The Rhino Times
- Type: Daily newspaper
- Format: Internet (Greensboro and Charlotte editions)
- Owner: Scott Yost
- Founder: John Hammer
- Founded: 1991
- Ceased publication: 2018 (print edition)
- Language: English
- Headquarters: Greensboro, North Carolina United States
- Website: rhinotimes.com

= Rhino Times =

Conservative news website in North Carolina

The Rhino Times is a conservative news and opinion website covering Guilford County, North Carolina.

== History ==
John Hammer founded the website. In the mid-80s, Hammer worked the door of a bar in Greensboro called The Rhinoceros Club. One day the owner asked him to create a newsletter. One side would advertise bands coming to the bar, while Hammer could put whatever he wanted on the other side. Hammer produced the newsletter until 1986.

Hammer founded the print newspaper The Rhinoceros Times in 1991. Another print edition was founded in Charlotte, North Carolina in 2002 and discontinued in 2008.

The primary newspaper went into hundreds of thousands dollars of debt and ceased publication in 2013, but it was bought by local real estate developer Roy Carroll and reopened later that year. It ceased print publication again in 2018 and became an online-only newspaper. In June 2024, Hammer retired and Carroll sold the website to longtime editor/writer Scott Yost.

==Features==
The newspaper features editorial columns by Greensboro-based science fiction and fantasy author Orson Scott Card and local investigative reporting by New York Times best-selling author Jerry Bledsoe.

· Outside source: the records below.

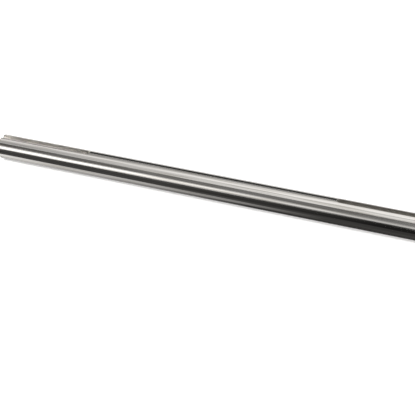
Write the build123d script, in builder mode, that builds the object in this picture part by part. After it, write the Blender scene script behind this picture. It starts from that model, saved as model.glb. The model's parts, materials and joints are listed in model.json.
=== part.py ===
from build123d import *
import os

# Round shaft keyed from both ends, standing on its lower end with its keyways facing -Y.
# The origin is on the floor, at the middle of the lower end.

# Bar stock: 1/2 inch round steel, cut 9 inches long
shaft_diameter = 12.7
shaft_length = 228.6
end_chamfer = 0.8

# Keyways: one from each end, for a 1/8 inch square key, each 2 inches long
keyway_width = 3.175
keyway_length = 50.8
keyway_depth = 1.786

# The end mill starts off the shaft's end, so that the keyway is open there,
# and it is cleared to the same distance outside the ground surface
cutter_clearance = keyway_width
keyway_cut_length = keyway_length + cutter_clearance
keyway_cut_centre = keyway_length - keyway_cut_length / 2
keyway_floor_distance = shaft_diameter / 2 - keyway_depth

with BuildPart() as shaft:
    # Ground bar, faced square and chamfered at both ends
    with BuildSketch(Plane.XY) as bar_section:
        Circle(shaft_diameter / 2)
    extrude(amount=shaft_length)
    chamfer(shaft.edges().filter_by(GeomType.CIRCLE), end_chamfer)

    # Keyways, milled in line, each with the end mill's round at its inner end
    with BuildSketch(Plane.XZ.offset(keyway_floor_distance)) as keyway_outlines:
        with Locations((0, keyway_cut_centre), (0, shaft_length - keyway_cut_centre)):
            SlotOverall(keyway_cut_length, keyway_width, rotation=90)
    extrude(amount=keyway_depth + cutter_clearance, mode=Mode.SUBTRACT)

os.makedirs("parts", exist_ok=True)
shaft.part.label = "shaft"
export_step(shaft.part, "parts/shaft.step")
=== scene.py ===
import json
from math import cos, pi, radians, sin, sqrt

import bmesh
import bpy
from mathutils import Matrix, Vector


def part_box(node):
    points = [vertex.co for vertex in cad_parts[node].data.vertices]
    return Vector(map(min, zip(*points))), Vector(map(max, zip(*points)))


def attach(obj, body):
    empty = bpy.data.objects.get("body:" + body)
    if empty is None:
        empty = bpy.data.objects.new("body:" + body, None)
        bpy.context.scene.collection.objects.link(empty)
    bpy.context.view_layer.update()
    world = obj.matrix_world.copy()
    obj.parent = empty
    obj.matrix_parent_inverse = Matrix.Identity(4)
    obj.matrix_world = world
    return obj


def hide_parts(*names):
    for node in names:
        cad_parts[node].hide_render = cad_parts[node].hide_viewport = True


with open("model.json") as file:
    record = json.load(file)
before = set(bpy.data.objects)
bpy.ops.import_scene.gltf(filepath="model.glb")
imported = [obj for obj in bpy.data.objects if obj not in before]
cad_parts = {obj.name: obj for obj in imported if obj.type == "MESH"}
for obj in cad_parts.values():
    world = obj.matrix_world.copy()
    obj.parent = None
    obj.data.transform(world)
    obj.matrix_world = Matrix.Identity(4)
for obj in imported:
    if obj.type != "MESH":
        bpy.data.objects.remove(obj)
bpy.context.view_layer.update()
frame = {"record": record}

# Bar: one length of bright low-carbon steel bar, centreless ground to its diameter. Its ends are faced
# and chamfered in a lathe, and the corners of the faces and chamfers are just broken.
MM = 0.001
BAR_STEPS = 360
BROKEN_CORNER = 0.08 * MM
CORNER_STEPS = 3
LONG_SIDE_SLOPE = 0.1
mounts = {mount["name"]: mount for mount in frame["record"]["mounts"]}
shaft_low, shaft_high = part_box("shaft")
length = shaft_high.z - shaft_low.z
radius = mounts["upper_end"]["dims"]["r_mm"] * MM
chamfer = length - mounts["upper_end"]["pos_m"][2]


def linear_colour(hex_colour):
    """An sRGB hex colour as linear RGBA."""
    channels = [int(hex_colour[i:i + 2], 16) / 255 for i in (1, 3, 5)]
    return [c / 12.92 if c <= 0.04045 else ((c + 0.055) / 1.055) ** 2.4 for c in channels] + [1]


def add_node(tree, kind, inputs=None, **settings):
    """One node with its settings, and its inputs as values or as the sockets that feed them."""
    node = tree.nodes.new("ShaderNode" + kind)
    for name, value in settings.items():
        setattr(node, name, value)
    for name, value in (inputs or {}).items():
        if isinstance(value, bpy.types.NodeSocket):
            tree.links.new(value, node.inputs[name])
        else:
            node.inputs[name].default_value = value
    return node


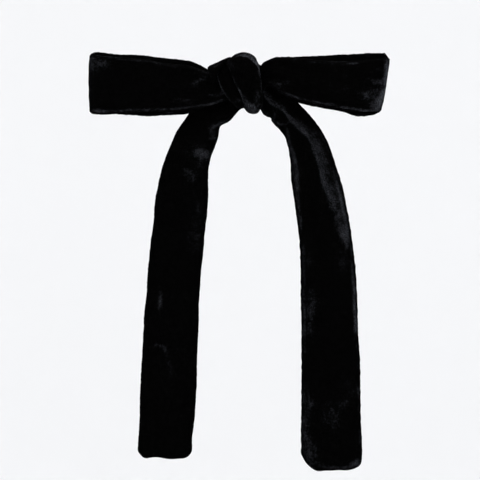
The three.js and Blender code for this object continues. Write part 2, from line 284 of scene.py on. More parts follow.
@dataclass
class PileEffects:
    """The effects that the velvet materials share, each a group that is made once."""

    clump_scale: float = 0.31
    tip_share: float = 0.6
    clump_share: float = 0.4
    tip_range: tuple[float, float] = (0.4, 0.62)
    streak_range: tuple[float, float] = (0.36, 0.66)
    blot_scale: float = 0.2
    blot_range: tuple[float, float] = (0.34, 0.66)
    blot_depth: float = 0.9
    blot_least: float = 0.55
    grain: bpy.types.NodeTree = field(init=False)
    streak_group: bpy.types.NodeTree = field(init=False)

    def __post_init__(self) -> None:
        """Makes the groups."""
        self.grain = self.make_grain()
        self.streak_group = self.make_nap_and_highlight()

    @staticmethod
    def group(name: str, inputs: dict[str, str], outputs: tuple[str, ...]) -> NodeSheet:
        """Makes an empty group with its sockets.

        Args:
            name: The group's name.
            inputs: Socket types by the inputs' names.
            outputs: Names of the outputs, which are all plain values.

        Returns:
            The sheet of the group's tree, with its input and output nodes.
        """
        tree = bpy.data.node_groups.new(name, "ShaderNodeTree")
        for label, kind in inputs.items():
            tree.interface.new_socket(label, in_out="INPUT", socket_type=kind)
        for label in outputs:
            tree.interface.new_socket(label, in_out="OUTPUT", socket_type="NodeSocketFloat")
        tree.nodes.new("NodeGroupInput")
        tree.nodes.new("NodeGroupOutput")
        return NodeSheet(tree)

    def make_grain(self) -> bpy.types.NodeTree:
        """Makes the fine tufts of the pile: their height and a speckle of lighter tips.

        Returns:
            The group's tree.
        """
        sockets = {"Place": "NodeSocketVector", "Tuft Size": "NodeSocketFloat"}
        sheet = self.group("pile_grain", sockets, ("Height", "Speckle"))
        given, made = sheet.tree.nodes[0], sheet.tree.nodes[1]
        finer = sheet.math("DIVIDE", 1.0, given.outputs["Tuft Size"])
        place = sheet.scale(given.outputs["Place"], finer)
        tips = sheet.noise(place, detail=3.0, rough=0.8)
        clumps = sheet.noise(sheet.scale(place, self.clump_scale), detail=3.0, rough=0.6)
        tip_height = sheet.math("MULTIPLY", tips, self.tip_share)
        clump_height = sheet.math("MULTIPLY", clumps, self.clump_share)
        sheet.tree.links.new(sheet.math("ADD", tip_height, clump_height), made.inputs["Height"])
        sheet.tree.links.new(sheet.spread(tips, *self.tip_range), made.inputs["Speckle"])
        return sheet.tree

    def make_nap_and_highlight(self) -> bpy.types.NodeTree:
        """Turns a soft mask into ragged streaks along the strip, blotched within: painted highlight, partly
        pile that lies over.

        Returns:
            The group's tree.
        """
        names = ("Mask", "Streak Width", "Streak Length", "Raggedness")
        sockets = {"Place": "NodeSocketVector"} | {name: "NodeSocketFloat" for name in names}
        sheet = self.group("nap_and_highlight_streaks", sockets, ("Nap And Highlight",))
        given, made = sheet.tree.nodes[0], sheet.tree.nodes[1]
        parts = sheet.add("ShaderNodeSeparateXYZ", {0: given.outputs["Place"]})
        across = sheet.math("DIVIDE", parts.outputs["X"], given.outputs["Streak Width"])
        along = sheet.math("DIVIDE", parts.outputs["Y"], given.outputs["Streak Length"])
        values = {"X": across, "Y": along, "Z": parts.outputs["Z"]}
        streaked = sheet.add("ShaderNodeCombineXYZ", values).outputs[0]
        streaks = sheet.spread(sheet.noise(streaked, detail=4.0, rough=0.7), *self.streak_range)
        blotted = sheet.noise(sheet.scale(streaked, self.blot_scale), detail=4.0, rough=0.6)
        blots = sheet.math("MULTIPLY", sheet.spread(blotted, *self.blot_range), self.blot_depth)
        blotched_mask = sheet.math("MULTIPLY", given.outputs["Mask"], sheet.math("ADD", blots, self.blot_least))
        gaps = sheet.math("SUBTRACT", 1.0, streaks)
        ragged = sheet.math("MULTIPLY", gaps, given.outputs["Raggedness"])
        nap_and_highlight = sheet.math("SUBTRACT", blotched_mask, ragged, clamp=True)
        sheet.tree.links.new(nap_and_highlight, made.inputs["Nap And Highlight"])
        return sheet.tree


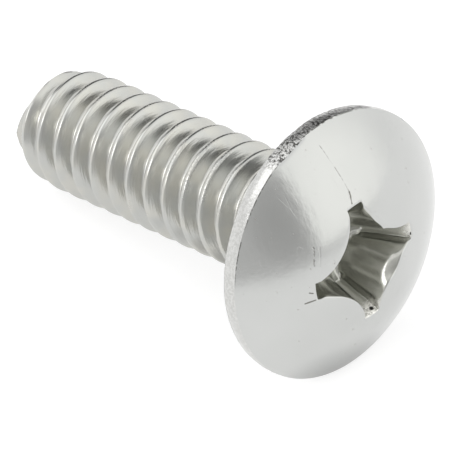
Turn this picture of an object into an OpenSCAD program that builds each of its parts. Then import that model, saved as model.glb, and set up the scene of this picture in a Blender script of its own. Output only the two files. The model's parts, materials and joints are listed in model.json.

The back page of the paper features a regular commentary article by editor John Hammer, "Under the Hammer". In the feature, Hammer is highly critical of President Barack Obama, referring almost exclusively to him as either "Barack Hussein Obama" or by his last name. Hammer also promotes conspiratorial and fringe theories that Obama is a "secret Muslim" and was not born in the United States.

==Controversies==

===Jyllands-Posten Muhammad cartoon===

The newspaper published two of the controversial Jyllands-Posten Muhammad cartoons in February, 2006.

===Ku Klux Klan===

In July 2009, the paper won a $25,000 judgment for punitive damages against an Arkansas-based Ku Klux Klan group and its leader Thomas Robb. The case was filed in 2006 when the paper alleged the Klan inserted its fliers into Times newspapers, which then went to customers. The Klan counter-sued for defamation, but lost. In addition to punitive damages, the paper reportedly received the nation's first permanent injunction against the KKK, barring them from using the paper to distribute their literature in the future.

===Prisoner cartoon===

In June 2011, a controversy was created when the Rhino Times published a cartoon by Geof Brooks that featured two African American men in orange prison jumpsuits in the front yards of what appears to be two suburban homes. The first character states, "Geez! Dey builds a brand new jail wit' three squares [square meals] an' cable...", and the second character concludes, "And dey puts us on house arrest so's dey can pays for it!"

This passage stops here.